USR stablecoin depegs in $24 million exploit

The Resolv USD stablecoin, also known as USR, lost its intended dollar peg and dropped to around $0.14 after an exploiter was able to mint and sell tens of millions of unbacked tokens. USR is an asset-backed stablecoin that uses cryptoassets like bitcoin, ETH, and other stablecoins as collateral.

An exploiter took advantage of a flaw in USR's minting code to create tens of millions of USR tokens without depositing any assets to back them. The attacker then sold the unbacked USR, crashing the stablecoin's price to as low as $0.14. The attacker has profited at least 11,400 ETH (~$24 million), though they are still selling.

Some defi protocols paused USR-exposed strategies to avoid downstream impacts. Resolv issued a statement that the token's collateral pool was unaffected, though this is likely little comfort for those who purchased the unbacked USR.

Venus Protocol accumulates $2.15 million in bad debt after exploit

The BNB Chain's Venus Protocol lending protocol accumulated $2.15 million in bad debt after an exploiter manipulated the price of the Thena protocol's THE token. THE had very low liquidity, and the exploiter took advantage of it to manipulate the THE price oracle by borrowing against THE, using the borrowed funds to buy more THE, and repeating — causing the price oracle to reflect higher and higher prices. The attacker was able to avoid a supply cap on Venus by "donating" the funds rather than depositing them in the standard way.

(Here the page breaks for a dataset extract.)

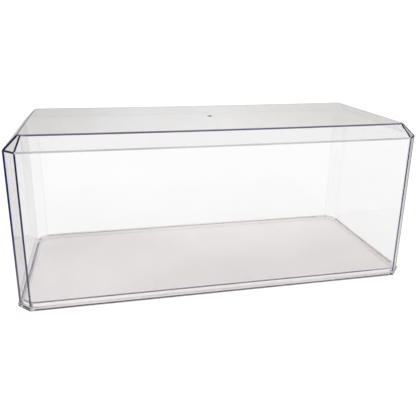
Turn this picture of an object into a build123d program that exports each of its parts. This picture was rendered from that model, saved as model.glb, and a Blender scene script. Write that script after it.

While the exploit left the Venus Protocol with over $2 million in bad debt, it's not clear if the attacker even made money from the exploit. The exploiter's position was ultimately liquidated, collapsing the increase in THE price. However, it's possible the exploiter took advantage of the price discrepancy elsewhere to profit.

The Venus Protocol has had a number of issues in the past — notably in June 2023, when the team developing the BNB Chain had to intervene when the a thief borrowed $150 million on Venus against stolen tokens and then faced liquidation.